WRITTEN TASK:
Filter for the word "this" and keep each matching line.

---- STORED ROWS

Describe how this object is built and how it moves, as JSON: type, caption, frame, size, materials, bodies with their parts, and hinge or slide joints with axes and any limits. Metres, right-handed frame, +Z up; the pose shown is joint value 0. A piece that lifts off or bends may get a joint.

--------
---- STORED ROWS

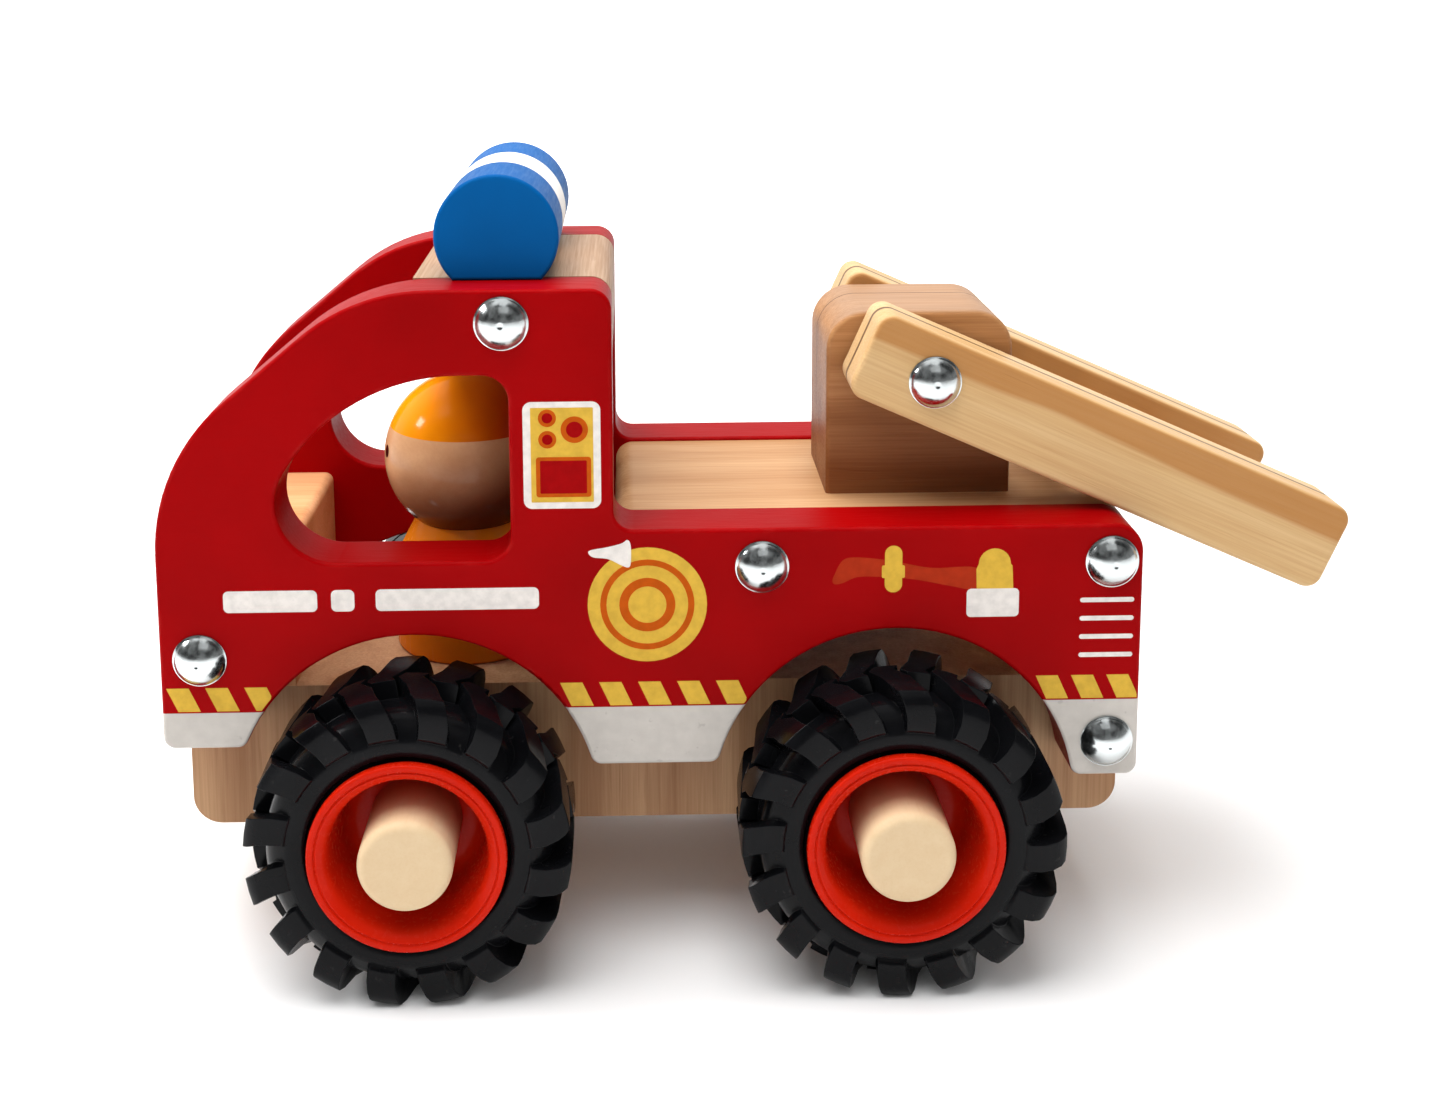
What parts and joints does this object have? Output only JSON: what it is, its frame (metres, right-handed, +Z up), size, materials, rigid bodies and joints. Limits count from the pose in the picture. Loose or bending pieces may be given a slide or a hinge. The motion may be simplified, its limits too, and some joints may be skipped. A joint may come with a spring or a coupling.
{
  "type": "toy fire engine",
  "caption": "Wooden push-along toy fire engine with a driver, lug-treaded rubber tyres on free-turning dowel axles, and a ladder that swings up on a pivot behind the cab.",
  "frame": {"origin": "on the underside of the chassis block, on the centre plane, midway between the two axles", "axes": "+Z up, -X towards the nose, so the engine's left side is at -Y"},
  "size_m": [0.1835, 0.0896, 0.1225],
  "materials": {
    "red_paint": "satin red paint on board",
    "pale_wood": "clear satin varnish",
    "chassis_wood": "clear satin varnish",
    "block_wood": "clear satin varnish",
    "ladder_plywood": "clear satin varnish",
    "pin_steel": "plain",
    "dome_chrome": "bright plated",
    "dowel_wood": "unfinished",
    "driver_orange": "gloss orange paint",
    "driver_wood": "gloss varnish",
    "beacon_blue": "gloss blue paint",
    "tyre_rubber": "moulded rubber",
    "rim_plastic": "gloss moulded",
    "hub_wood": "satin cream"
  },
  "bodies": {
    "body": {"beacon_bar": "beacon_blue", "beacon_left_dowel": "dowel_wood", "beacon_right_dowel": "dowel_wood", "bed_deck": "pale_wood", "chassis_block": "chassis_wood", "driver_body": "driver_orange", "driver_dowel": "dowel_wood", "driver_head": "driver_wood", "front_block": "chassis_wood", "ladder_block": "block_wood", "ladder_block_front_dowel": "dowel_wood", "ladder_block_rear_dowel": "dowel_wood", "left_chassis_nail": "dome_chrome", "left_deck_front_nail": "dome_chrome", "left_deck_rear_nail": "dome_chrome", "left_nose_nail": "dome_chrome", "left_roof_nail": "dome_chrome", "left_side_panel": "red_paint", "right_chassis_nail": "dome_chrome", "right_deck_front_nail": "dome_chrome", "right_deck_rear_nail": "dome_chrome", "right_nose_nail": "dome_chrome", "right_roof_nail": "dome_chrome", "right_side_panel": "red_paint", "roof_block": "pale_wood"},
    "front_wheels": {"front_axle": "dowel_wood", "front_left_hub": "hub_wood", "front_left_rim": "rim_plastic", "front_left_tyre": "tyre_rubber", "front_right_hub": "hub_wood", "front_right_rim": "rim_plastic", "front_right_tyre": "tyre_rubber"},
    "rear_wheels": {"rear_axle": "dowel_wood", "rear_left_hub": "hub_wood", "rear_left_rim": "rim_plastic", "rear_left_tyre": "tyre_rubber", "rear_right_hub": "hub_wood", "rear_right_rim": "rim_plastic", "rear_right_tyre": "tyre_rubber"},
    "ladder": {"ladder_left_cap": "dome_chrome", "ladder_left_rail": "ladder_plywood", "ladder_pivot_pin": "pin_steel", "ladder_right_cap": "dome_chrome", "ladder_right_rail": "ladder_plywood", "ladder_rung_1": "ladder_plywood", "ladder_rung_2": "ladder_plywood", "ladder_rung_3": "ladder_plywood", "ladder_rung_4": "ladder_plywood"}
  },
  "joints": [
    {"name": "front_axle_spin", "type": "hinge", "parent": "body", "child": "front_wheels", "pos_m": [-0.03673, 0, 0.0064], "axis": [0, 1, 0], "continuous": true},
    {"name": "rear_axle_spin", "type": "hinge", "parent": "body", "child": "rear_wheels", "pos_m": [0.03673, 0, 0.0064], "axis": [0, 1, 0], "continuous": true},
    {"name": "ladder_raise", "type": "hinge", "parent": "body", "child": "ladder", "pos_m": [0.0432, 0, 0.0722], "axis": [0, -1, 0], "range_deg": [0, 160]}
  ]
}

--------

EXERCISE RESPONSE:
Describe how this object is built and how it moves, as JSON: type, caption, frame, size, materials, bodies with their parts, and hinge or slide joints with axes and any limits. Metres, right-handed frame, +Z up; the pose shown is joint value 0. A piece that lifts off or bends may get a joint.
What parts and joints does this object have? Output only JSON: what it is, its frame (metres, right-handed, +Z up), size, materials, rigid bodies and joints. Limits count from the pose in the picture. Loose or bending pieces may be given a slide or a hinge. The motion may be simplified, its limits too, and some joints may be skipped. A joint may come with a spring or a coupling.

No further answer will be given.